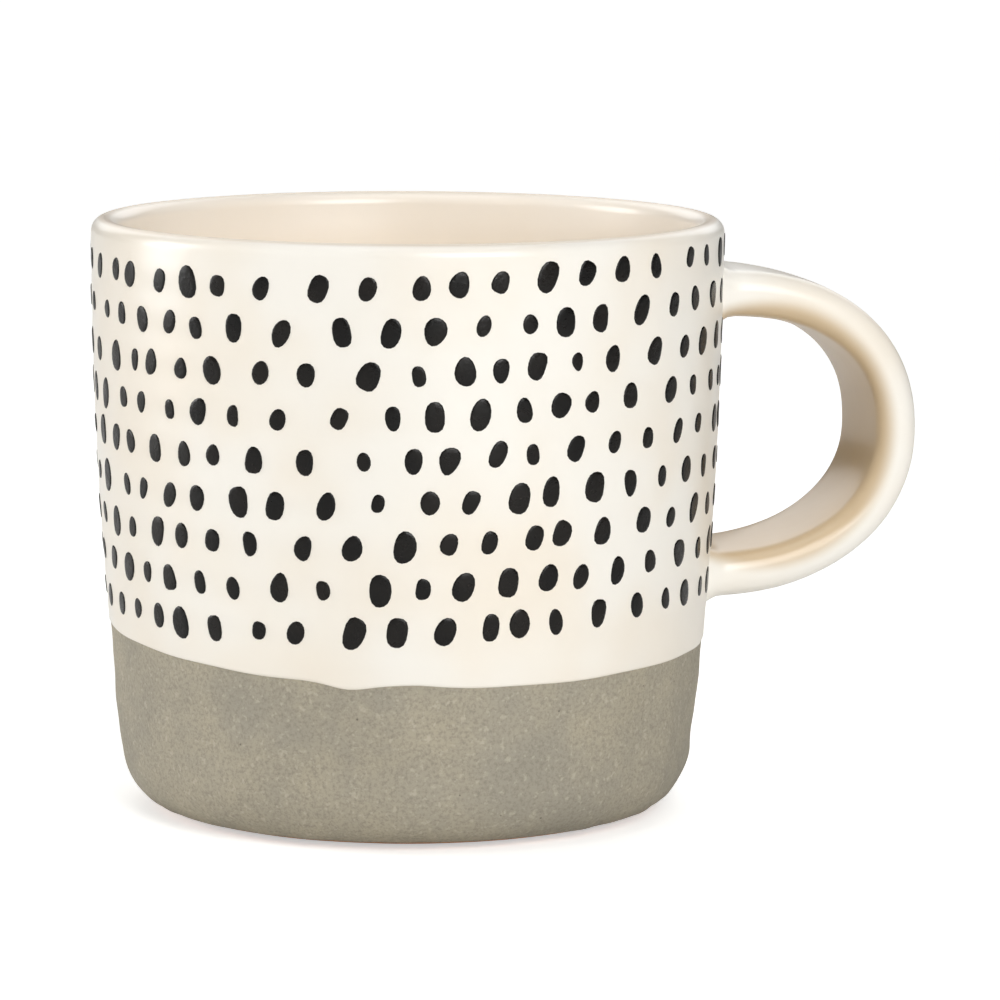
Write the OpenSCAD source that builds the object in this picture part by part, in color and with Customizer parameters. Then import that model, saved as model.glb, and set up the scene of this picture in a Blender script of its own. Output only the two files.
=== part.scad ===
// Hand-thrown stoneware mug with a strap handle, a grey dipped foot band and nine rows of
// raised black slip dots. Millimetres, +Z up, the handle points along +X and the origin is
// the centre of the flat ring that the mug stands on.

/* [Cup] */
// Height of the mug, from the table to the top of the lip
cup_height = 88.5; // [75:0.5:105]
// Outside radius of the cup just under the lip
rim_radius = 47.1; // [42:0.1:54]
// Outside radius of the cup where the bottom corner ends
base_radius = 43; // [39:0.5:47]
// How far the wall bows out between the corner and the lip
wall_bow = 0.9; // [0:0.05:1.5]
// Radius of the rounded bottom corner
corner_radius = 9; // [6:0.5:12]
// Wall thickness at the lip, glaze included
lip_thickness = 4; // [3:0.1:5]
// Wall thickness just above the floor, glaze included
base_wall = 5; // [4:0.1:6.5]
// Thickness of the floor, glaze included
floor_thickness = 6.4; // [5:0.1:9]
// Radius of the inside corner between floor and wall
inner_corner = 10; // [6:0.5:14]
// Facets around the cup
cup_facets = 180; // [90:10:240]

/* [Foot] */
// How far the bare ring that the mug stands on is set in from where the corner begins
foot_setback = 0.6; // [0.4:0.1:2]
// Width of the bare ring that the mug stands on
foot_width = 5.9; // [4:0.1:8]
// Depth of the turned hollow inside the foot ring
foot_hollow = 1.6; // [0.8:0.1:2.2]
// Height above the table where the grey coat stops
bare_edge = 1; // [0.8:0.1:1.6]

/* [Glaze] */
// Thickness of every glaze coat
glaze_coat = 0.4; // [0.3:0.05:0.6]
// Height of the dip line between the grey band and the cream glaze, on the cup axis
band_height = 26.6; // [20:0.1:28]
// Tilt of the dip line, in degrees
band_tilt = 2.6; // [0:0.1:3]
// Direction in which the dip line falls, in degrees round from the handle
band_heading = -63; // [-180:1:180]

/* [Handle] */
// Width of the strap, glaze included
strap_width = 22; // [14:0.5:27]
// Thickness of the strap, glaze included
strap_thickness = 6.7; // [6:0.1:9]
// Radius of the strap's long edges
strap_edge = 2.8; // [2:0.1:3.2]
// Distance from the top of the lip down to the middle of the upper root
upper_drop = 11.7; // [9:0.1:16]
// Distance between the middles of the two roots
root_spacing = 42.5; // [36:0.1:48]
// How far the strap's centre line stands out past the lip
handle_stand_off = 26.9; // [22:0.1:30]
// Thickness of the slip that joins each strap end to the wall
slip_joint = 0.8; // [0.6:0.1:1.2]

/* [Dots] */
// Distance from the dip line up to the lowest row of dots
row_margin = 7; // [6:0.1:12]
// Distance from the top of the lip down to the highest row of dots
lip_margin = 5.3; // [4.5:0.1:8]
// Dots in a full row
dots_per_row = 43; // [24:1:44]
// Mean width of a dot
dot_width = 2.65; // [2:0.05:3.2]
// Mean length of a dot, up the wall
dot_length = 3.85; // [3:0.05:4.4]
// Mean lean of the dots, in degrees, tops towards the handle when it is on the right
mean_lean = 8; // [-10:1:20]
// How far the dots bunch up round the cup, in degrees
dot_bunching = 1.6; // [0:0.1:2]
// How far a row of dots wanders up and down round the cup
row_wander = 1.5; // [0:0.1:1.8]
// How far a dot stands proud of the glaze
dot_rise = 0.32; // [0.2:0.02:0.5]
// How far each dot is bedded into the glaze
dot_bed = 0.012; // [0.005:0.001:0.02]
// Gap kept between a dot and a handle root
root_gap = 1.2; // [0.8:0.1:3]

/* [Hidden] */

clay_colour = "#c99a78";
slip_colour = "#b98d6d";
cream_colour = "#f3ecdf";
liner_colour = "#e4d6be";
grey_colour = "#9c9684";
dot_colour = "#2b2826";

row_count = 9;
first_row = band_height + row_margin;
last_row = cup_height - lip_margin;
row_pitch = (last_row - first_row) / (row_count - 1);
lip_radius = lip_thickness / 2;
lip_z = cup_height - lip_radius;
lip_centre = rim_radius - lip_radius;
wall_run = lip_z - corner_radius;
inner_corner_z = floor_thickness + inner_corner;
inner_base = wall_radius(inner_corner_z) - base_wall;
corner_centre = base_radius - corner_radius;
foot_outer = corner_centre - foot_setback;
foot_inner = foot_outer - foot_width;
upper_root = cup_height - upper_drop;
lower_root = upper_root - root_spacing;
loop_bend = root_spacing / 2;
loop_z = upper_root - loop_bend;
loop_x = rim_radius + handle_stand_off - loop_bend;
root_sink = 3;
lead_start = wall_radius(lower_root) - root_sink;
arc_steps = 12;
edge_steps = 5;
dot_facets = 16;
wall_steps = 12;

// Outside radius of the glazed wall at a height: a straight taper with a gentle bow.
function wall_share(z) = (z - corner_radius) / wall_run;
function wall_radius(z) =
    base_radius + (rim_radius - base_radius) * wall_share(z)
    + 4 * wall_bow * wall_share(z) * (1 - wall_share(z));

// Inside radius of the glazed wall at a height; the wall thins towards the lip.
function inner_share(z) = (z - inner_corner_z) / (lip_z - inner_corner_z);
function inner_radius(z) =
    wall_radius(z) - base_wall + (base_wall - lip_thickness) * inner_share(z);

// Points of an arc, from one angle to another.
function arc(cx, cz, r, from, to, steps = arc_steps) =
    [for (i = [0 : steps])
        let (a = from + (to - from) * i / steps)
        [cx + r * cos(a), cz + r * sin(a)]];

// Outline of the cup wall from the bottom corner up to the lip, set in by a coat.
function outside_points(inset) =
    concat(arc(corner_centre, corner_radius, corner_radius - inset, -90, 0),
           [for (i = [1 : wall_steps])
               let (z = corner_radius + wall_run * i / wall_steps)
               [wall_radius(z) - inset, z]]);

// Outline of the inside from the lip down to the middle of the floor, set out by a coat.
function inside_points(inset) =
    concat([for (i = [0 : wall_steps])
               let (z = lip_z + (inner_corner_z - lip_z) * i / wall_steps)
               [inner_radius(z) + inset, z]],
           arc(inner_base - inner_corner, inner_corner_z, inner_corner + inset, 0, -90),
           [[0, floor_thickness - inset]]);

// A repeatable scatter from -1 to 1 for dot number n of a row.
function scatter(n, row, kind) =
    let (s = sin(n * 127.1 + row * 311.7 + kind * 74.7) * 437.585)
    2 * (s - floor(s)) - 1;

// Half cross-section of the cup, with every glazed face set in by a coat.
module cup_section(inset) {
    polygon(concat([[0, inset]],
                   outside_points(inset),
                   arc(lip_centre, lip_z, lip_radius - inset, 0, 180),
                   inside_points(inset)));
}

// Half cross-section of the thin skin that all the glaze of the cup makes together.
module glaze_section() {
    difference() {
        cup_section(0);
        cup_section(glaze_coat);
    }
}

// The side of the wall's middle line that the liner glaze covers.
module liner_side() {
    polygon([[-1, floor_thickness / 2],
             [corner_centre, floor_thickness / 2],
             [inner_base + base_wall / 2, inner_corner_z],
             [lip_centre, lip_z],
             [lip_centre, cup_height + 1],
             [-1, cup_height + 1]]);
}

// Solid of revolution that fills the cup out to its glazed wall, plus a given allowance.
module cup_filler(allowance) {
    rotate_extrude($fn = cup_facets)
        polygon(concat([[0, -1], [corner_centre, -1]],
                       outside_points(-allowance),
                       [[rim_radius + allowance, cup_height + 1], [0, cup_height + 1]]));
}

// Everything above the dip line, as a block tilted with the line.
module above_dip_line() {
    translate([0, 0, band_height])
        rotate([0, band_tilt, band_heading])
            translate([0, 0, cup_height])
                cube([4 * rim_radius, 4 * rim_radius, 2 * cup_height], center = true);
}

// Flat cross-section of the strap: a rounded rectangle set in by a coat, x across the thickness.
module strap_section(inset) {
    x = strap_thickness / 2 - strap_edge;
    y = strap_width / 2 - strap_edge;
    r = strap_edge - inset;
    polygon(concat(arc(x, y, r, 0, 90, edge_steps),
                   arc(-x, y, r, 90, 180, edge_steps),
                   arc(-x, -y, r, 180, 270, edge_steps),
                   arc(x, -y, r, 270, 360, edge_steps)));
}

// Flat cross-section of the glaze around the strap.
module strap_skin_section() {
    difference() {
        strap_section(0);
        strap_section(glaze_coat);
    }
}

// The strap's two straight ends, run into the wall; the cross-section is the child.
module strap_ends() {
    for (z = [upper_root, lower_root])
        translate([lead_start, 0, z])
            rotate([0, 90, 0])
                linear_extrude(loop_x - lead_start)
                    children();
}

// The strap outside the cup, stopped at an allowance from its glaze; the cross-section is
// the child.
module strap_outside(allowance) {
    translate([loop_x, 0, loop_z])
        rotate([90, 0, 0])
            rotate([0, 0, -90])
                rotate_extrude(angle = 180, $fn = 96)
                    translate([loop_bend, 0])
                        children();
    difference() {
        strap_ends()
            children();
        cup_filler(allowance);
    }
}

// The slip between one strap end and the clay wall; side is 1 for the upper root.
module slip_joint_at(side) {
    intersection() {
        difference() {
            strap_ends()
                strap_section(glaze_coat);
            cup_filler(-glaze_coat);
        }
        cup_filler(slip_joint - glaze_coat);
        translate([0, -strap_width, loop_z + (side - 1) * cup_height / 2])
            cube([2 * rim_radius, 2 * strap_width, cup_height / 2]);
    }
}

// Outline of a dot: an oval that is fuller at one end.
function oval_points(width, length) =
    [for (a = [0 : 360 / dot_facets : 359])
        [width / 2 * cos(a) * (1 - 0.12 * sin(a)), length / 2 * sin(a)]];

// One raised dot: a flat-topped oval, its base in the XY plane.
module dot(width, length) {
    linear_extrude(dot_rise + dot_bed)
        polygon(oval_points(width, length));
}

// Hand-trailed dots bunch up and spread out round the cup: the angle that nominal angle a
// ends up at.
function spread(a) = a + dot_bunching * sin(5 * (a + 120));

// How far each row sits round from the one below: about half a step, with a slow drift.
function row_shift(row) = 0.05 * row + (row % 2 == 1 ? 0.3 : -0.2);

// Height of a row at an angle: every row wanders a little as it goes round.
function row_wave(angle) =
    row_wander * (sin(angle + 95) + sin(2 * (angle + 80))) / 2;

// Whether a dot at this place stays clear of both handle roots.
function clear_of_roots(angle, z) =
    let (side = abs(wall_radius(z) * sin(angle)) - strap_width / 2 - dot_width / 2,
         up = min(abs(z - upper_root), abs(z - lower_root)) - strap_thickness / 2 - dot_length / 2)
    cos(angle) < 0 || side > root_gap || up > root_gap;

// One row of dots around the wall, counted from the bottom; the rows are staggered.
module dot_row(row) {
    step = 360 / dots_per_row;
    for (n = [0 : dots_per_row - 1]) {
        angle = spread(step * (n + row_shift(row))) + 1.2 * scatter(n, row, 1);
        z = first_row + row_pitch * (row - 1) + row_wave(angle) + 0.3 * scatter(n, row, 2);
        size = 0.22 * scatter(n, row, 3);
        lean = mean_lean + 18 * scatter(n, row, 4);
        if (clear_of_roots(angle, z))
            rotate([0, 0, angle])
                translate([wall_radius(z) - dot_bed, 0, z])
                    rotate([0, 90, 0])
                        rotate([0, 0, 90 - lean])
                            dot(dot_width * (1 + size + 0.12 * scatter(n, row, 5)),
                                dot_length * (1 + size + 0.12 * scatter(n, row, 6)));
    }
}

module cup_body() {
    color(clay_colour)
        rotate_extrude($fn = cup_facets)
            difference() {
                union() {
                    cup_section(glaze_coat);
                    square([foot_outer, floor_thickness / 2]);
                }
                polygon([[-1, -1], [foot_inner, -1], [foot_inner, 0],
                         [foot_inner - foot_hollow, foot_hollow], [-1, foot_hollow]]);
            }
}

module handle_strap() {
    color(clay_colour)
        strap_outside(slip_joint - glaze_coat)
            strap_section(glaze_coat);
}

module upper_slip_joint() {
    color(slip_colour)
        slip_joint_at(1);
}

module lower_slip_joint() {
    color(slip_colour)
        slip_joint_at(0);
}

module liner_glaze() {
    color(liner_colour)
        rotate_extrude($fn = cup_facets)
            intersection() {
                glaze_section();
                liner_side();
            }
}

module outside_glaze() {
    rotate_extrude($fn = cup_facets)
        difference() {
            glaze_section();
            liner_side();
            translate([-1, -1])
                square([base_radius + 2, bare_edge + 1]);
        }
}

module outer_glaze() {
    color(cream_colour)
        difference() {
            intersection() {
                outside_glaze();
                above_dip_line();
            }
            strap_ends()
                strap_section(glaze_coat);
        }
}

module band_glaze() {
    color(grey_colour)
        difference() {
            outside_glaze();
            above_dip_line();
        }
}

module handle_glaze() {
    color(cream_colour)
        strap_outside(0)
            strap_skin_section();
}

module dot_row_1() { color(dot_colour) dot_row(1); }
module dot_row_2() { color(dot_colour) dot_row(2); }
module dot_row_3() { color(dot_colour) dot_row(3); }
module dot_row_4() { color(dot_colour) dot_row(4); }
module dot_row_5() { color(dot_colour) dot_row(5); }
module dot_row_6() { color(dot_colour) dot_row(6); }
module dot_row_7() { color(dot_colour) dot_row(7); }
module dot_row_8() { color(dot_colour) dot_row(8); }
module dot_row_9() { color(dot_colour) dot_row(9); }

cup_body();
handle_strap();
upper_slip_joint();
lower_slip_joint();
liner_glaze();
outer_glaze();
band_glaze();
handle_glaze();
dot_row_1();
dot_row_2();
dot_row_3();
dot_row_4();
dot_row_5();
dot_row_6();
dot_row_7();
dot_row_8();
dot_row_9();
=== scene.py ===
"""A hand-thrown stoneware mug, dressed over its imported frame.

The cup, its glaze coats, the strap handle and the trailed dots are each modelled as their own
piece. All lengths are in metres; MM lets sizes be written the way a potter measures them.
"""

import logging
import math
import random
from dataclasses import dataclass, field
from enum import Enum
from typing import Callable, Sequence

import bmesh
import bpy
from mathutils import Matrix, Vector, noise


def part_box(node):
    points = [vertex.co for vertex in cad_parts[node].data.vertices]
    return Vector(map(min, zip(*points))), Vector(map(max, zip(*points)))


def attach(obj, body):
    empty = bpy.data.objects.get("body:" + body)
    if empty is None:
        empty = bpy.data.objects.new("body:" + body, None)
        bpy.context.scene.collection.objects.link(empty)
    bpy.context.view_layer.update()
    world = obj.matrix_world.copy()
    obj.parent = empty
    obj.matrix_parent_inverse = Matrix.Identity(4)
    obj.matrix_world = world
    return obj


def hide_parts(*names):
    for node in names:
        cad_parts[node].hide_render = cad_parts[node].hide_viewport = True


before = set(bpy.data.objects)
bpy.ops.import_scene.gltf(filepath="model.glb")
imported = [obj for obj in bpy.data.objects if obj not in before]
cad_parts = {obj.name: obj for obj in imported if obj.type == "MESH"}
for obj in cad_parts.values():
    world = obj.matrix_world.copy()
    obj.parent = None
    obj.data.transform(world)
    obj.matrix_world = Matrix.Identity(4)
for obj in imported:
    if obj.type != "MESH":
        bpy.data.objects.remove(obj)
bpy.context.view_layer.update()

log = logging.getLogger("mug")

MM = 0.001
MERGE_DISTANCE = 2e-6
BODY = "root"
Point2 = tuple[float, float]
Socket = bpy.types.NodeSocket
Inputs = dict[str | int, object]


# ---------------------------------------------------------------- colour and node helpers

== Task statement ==
Go through the material above and output exactly the lines from the one containing "cup_body();" through the one containing "zip(*points))), Vector(map(max, zip(*points)))".

== Completed exercise ==
cup_body();
handle_strap();
upper_slip_joint();
lower_slip_joint();
liner_glaze();
outer_glaze();
band_glaze();
handle_glaze();
dot_row_1();
dot_row_2();
dot_row_3();
dot_row_4();
dot_row_5();
dot_row_6();
dot_row_7();
dot_row_8();
dot_row_9();
=== scene.py ===
"""A hand-thrown stoneware mug, dressed over its imported frame.

The cup, its glaze coats, the strap handle and the trailed dots are each modelled as their own
piece. All lengths are in metres; MM lets sizes be written the way a potter measures them.
"""

import logging
import math
import random
from dataclasses import dataclass, field
from enum import Enum
from typing import Callable, Sequence

import bmesh
import bpy
from mathutils import Matrix, Vector, noise


def part_box(node):
    points = [vertex.co for vertex in cad_parts[node].data.vertices]
    return Vector(map(min, zip(*points))), Vector(map(max, zip(*points)))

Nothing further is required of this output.